→ THE TASK:
Look through the data below and work out how many lines contain the string "this". Give the number alone.

→ RECORD SET:

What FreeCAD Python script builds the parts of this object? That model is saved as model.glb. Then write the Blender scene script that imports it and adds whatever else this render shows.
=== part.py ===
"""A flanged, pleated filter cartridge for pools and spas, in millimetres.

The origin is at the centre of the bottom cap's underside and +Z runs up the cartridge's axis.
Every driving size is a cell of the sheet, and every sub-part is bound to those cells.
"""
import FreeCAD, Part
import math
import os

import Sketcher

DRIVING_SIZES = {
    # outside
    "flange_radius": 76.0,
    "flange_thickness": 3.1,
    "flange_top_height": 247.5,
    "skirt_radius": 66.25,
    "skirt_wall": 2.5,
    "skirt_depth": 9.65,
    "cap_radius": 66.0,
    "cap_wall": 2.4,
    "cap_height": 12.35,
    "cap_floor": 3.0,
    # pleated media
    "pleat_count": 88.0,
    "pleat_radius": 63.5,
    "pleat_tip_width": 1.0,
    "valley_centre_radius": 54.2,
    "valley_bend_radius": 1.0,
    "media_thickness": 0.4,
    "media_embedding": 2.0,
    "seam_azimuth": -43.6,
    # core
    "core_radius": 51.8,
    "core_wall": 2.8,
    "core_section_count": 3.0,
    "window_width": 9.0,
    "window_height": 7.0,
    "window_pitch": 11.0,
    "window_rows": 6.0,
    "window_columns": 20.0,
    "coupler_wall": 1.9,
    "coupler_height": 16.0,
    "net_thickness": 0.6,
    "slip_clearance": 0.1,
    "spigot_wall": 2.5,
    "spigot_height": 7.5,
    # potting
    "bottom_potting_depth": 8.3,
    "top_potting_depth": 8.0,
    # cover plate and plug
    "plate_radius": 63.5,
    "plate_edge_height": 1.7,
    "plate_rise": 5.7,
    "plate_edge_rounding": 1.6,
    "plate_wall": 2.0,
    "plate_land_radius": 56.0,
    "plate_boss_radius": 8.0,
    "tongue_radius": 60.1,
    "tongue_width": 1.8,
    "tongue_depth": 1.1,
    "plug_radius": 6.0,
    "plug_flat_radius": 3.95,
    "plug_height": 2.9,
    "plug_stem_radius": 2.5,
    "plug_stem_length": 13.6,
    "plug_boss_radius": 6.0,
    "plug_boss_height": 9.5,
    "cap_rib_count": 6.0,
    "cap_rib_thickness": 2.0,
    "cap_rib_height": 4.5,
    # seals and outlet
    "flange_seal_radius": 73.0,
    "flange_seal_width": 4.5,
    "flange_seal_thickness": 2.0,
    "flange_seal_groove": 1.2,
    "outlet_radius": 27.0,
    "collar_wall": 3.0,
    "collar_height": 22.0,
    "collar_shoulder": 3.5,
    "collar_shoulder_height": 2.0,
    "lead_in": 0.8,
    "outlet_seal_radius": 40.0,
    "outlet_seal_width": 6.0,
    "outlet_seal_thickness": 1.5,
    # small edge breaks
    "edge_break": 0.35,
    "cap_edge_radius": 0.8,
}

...

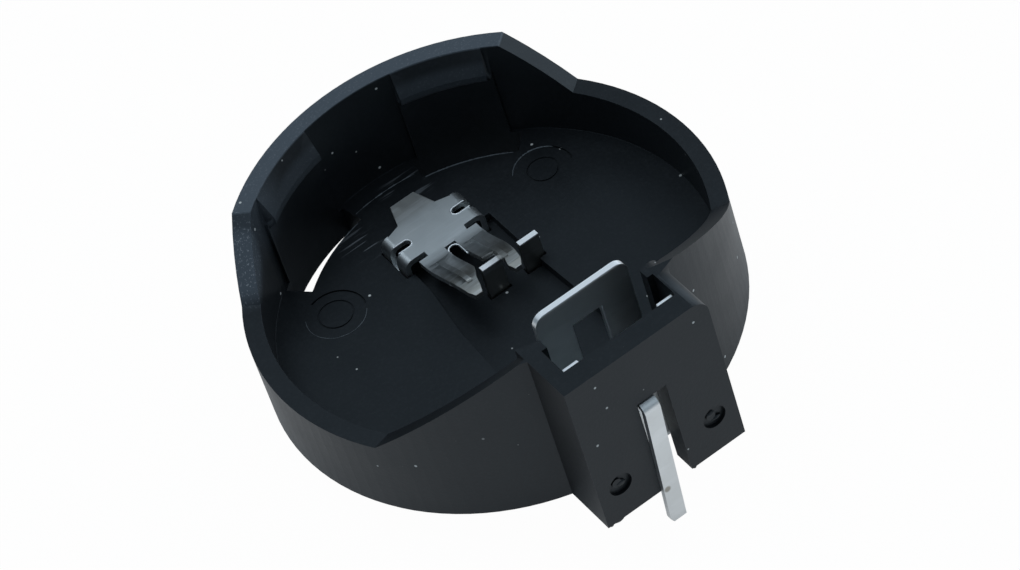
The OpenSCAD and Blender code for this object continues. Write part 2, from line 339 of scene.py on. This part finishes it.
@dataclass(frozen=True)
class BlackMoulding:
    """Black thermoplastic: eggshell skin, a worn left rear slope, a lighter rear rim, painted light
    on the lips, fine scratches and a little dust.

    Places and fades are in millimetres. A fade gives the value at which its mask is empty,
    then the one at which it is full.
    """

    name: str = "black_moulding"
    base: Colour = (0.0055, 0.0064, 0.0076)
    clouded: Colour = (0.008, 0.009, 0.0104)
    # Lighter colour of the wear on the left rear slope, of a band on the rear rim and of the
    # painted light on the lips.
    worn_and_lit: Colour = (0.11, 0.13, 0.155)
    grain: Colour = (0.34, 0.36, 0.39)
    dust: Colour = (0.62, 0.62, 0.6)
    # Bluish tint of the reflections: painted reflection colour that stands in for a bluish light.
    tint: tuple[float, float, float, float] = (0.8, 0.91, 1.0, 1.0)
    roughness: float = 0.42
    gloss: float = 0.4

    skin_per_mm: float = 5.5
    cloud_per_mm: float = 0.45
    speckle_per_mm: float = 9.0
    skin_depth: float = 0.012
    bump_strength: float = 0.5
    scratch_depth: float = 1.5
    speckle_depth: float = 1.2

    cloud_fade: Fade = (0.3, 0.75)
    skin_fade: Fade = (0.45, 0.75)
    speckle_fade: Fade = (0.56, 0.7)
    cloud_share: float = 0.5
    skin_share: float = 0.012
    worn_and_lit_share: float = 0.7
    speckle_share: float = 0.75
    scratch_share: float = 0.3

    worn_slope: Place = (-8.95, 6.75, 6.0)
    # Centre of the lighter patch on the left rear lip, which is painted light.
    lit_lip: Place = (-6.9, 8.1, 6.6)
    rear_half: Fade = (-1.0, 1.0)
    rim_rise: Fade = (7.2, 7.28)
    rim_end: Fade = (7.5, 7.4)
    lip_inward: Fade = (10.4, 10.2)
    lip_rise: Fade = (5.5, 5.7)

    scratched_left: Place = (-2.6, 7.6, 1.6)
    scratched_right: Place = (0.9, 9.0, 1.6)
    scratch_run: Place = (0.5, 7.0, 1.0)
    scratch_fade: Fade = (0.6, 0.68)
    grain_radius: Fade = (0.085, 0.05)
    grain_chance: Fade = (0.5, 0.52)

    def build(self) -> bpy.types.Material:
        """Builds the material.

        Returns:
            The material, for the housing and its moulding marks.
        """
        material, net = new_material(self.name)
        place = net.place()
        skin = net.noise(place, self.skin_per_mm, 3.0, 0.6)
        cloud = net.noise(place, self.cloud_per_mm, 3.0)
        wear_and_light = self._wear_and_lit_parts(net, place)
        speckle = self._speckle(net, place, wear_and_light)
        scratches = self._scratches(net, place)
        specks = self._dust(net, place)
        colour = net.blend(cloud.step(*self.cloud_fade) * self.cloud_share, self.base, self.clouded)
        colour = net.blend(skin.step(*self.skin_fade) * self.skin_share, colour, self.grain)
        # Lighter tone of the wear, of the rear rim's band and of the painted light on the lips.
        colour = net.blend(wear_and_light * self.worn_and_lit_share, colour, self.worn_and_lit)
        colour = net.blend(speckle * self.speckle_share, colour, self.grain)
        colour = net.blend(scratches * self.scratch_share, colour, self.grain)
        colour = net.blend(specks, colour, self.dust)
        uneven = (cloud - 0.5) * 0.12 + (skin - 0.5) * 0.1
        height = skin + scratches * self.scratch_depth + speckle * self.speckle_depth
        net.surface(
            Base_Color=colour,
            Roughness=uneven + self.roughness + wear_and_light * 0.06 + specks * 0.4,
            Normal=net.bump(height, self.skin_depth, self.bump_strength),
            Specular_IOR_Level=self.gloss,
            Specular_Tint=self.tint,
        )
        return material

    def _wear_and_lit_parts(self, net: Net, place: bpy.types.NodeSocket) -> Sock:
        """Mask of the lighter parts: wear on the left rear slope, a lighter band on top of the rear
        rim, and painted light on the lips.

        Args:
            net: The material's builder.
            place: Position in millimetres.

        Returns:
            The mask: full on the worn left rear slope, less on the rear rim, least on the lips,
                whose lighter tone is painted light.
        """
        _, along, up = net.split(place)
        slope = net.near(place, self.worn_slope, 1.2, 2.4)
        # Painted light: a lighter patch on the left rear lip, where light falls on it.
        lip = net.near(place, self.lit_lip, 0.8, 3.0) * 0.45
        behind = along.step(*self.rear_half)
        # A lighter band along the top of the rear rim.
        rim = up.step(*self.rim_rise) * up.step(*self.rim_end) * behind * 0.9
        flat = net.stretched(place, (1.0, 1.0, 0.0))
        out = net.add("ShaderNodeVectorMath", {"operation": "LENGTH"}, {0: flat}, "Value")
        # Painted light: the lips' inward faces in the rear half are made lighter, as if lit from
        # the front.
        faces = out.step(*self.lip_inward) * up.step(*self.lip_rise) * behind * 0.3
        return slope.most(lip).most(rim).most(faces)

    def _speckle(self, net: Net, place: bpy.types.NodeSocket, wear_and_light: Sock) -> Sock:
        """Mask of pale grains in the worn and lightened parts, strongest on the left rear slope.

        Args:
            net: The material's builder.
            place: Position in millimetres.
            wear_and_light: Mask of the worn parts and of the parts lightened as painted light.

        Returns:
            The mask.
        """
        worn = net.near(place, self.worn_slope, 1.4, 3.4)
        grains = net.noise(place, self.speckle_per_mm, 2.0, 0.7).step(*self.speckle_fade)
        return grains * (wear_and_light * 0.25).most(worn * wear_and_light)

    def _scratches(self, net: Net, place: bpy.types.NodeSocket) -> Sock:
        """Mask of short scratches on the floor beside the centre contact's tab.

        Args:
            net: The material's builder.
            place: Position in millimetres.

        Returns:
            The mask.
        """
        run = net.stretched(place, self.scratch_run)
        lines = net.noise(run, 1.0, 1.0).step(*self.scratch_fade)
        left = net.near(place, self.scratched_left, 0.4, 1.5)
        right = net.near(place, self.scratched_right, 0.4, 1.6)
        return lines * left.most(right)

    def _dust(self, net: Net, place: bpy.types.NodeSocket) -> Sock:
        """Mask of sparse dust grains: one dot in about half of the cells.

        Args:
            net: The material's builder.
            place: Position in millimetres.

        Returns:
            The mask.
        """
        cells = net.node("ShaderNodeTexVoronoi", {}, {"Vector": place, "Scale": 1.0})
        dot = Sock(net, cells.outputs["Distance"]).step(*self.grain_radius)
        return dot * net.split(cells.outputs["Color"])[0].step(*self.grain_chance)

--

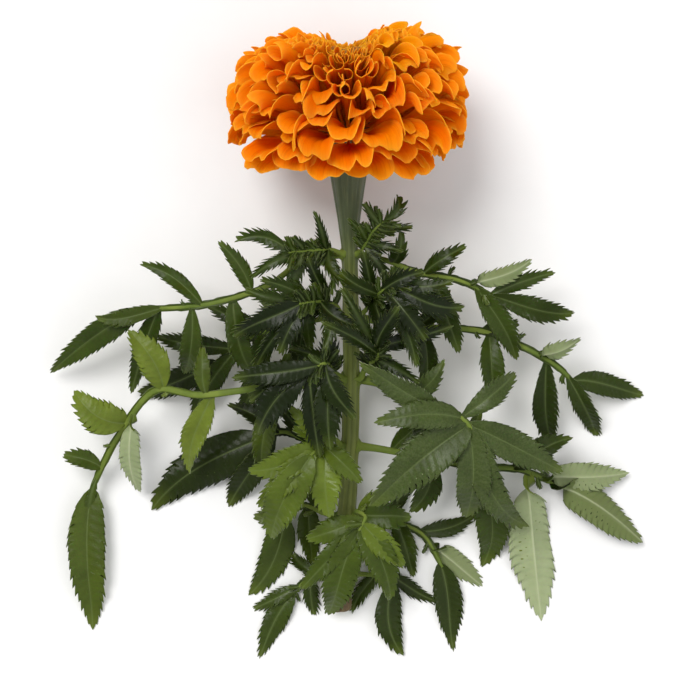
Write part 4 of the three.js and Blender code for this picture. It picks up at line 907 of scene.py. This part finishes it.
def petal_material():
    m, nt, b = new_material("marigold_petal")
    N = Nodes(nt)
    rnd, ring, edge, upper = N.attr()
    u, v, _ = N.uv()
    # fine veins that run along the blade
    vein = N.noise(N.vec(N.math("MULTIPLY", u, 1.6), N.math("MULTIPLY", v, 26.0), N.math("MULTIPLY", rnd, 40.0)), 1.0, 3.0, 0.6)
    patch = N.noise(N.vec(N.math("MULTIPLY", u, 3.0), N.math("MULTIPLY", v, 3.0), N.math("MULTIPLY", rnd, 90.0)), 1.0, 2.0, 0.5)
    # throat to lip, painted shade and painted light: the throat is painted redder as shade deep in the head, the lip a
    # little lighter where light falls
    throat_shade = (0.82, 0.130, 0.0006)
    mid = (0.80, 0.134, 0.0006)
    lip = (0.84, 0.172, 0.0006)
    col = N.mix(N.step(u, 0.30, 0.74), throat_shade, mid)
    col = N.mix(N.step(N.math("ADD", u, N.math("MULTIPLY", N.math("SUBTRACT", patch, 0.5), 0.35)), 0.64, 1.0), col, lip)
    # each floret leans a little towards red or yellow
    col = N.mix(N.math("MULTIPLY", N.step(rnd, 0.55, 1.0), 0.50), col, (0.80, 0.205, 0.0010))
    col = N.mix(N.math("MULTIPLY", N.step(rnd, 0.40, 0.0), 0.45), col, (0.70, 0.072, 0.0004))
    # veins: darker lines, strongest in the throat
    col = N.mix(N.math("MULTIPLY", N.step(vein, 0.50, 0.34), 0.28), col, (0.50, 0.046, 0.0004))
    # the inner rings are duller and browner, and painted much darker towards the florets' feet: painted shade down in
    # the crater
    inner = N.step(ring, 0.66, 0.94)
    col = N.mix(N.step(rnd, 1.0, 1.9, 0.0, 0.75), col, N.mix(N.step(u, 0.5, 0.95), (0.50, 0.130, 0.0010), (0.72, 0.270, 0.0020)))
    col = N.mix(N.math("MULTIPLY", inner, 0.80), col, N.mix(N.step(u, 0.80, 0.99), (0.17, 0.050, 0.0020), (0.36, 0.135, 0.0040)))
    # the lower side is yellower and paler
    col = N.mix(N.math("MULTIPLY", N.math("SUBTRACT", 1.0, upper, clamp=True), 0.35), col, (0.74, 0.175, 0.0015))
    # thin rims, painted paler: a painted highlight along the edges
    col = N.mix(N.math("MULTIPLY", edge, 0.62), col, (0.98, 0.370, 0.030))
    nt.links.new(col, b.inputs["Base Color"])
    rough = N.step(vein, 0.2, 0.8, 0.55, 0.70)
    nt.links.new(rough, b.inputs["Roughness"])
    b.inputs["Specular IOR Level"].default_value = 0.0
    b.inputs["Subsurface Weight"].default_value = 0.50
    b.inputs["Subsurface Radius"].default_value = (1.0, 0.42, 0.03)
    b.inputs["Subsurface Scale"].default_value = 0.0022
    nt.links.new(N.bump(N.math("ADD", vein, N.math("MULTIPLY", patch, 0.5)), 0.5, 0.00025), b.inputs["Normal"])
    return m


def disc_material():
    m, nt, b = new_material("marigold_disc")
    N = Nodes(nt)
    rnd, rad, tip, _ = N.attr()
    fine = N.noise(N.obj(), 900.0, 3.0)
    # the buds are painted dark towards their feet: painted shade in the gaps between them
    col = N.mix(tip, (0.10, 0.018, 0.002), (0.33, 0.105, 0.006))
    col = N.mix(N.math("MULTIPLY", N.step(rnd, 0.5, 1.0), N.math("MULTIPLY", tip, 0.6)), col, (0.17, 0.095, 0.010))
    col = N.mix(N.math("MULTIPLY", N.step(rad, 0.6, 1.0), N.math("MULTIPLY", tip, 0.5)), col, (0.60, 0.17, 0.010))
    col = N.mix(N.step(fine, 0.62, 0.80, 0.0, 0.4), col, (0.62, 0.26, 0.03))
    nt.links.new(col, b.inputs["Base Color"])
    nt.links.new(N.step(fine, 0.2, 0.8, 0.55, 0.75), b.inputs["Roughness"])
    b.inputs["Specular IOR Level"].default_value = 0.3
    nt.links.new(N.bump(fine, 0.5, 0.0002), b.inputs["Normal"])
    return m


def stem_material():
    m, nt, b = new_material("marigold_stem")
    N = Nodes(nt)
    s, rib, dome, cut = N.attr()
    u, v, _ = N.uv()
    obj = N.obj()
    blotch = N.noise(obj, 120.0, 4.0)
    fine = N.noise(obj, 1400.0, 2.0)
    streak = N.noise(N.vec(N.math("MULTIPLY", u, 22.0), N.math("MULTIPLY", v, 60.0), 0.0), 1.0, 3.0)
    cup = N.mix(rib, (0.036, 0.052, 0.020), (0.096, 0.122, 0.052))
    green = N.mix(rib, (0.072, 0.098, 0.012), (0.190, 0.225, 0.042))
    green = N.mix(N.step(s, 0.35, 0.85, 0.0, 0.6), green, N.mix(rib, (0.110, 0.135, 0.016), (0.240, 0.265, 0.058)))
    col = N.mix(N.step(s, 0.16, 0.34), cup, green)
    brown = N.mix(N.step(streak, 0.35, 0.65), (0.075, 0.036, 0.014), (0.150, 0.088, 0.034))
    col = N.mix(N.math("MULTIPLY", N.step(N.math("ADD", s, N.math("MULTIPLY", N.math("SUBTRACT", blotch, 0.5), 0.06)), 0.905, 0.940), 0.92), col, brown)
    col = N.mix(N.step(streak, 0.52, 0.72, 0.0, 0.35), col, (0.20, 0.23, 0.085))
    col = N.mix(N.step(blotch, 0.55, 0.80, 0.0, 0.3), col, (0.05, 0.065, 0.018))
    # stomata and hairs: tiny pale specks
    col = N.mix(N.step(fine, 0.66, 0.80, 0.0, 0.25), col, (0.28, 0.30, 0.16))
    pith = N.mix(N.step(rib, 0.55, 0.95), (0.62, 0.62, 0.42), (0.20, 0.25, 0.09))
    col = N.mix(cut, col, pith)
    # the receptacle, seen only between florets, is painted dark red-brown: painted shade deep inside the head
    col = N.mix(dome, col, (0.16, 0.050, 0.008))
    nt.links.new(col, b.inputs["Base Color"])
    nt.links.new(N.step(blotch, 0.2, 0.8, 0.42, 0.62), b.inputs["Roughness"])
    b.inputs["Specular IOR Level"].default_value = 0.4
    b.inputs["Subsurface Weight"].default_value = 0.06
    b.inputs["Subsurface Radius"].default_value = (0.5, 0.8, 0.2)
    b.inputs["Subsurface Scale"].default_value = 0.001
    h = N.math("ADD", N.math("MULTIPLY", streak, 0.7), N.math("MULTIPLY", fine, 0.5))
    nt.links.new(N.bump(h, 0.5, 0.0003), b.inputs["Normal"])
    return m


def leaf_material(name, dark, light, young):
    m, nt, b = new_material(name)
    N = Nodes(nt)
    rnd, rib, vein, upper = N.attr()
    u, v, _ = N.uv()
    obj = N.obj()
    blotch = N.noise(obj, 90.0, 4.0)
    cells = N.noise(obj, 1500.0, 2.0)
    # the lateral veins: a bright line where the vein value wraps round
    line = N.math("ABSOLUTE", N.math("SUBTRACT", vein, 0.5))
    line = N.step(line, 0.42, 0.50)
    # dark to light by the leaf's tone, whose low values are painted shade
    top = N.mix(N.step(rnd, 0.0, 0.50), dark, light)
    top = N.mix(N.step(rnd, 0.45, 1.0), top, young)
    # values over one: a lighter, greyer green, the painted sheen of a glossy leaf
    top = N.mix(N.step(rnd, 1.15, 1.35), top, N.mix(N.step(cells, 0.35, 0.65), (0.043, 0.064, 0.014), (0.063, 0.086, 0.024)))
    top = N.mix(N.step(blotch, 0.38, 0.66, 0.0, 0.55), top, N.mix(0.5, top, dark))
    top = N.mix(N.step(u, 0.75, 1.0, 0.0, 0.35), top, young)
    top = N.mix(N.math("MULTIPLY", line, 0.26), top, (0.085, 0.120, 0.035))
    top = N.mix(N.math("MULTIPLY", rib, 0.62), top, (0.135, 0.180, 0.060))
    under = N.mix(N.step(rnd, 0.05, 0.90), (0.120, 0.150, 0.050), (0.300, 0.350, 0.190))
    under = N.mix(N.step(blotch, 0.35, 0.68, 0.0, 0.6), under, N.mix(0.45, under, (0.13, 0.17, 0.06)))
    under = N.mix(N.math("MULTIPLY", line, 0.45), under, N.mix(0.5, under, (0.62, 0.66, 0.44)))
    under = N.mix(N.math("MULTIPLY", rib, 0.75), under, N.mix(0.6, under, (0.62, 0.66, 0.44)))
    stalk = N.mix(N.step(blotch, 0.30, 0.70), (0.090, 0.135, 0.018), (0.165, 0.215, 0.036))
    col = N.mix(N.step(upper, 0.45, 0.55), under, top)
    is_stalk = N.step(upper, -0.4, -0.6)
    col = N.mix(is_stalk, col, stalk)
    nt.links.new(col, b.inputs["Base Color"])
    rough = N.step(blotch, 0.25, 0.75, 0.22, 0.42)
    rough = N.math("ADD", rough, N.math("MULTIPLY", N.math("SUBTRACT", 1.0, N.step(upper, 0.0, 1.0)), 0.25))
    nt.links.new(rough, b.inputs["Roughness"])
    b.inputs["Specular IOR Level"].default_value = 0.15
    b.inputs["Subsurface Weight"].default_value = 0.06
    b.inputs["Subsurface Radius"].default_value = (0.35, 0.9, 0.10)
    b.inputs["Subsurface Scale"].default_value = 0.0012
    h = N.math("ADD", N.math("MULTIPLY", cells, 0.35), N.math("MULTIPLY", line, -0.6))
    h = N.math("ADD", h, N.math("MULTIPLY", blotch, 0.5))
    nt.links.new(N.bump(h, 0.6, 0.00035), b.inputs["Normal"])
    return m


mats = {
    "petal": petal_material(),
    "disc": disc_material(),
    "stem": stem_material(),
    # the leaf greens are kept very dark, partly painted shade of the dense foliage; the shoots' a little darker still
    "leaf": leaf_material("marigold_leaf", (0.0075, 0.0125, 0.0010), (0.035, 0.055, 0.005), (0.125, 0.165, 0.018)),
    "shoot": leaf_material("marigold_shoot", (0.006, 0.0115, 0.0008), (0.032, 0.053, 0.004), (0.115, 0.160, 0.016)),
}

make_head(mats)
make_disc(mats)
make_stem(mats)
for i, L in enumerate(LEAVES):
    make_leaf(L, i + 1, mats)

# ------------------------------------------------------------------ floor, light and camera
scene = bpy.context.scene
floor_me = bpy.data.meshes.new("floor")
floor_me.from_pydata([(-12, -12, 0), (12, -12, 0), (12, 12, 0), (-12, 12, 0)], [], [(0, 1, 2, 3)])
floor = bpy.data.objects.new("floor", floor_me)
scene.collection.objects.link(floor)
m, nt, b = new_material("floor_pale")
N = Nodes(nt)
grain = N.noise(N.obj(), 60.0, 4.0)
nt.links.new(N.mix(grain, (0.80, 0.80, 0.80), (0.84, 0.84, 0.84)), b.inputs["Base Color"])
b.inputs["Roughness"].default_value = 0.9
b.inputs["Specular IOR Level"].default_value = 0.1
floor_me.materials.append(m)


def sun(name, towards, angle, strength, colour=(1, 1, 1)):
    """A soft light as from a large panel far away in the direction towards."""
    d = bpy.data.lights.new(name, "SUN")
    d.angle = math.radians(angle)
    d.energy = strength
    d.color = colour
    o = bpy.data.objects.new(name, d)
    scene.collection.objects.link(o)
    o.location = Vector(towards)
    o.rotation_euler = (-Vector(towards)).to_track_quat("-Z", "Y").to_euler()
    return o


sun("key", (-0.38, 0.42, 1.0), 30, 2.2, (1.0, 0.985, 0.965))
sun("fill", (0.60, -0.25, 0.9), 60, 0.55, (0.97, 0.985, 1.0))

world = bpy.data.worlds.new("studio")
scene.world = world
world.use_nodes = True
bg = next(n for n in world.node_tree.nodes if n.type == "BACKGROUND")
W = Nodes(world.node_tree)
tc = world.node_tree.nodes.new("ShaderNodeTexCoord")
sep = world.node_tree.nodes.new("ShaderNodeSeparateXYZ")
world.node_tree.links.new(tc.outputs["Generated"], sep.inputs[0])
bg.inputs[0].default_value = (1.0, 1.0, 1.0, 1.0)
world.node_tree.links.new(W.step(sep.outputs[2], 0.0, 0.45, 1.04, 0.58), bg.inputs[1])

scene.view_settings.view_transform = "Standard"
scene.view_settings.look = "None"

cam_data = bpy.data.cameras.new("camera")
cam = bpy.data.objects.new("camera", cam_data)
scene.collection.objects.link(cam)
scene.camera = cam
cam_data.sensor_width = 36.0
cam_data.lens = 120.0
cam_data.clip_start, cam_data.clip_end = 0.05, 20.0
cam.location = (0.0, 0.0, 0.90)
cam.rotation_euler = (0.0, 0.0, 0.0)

→ COMPLETED EXERCISE:
3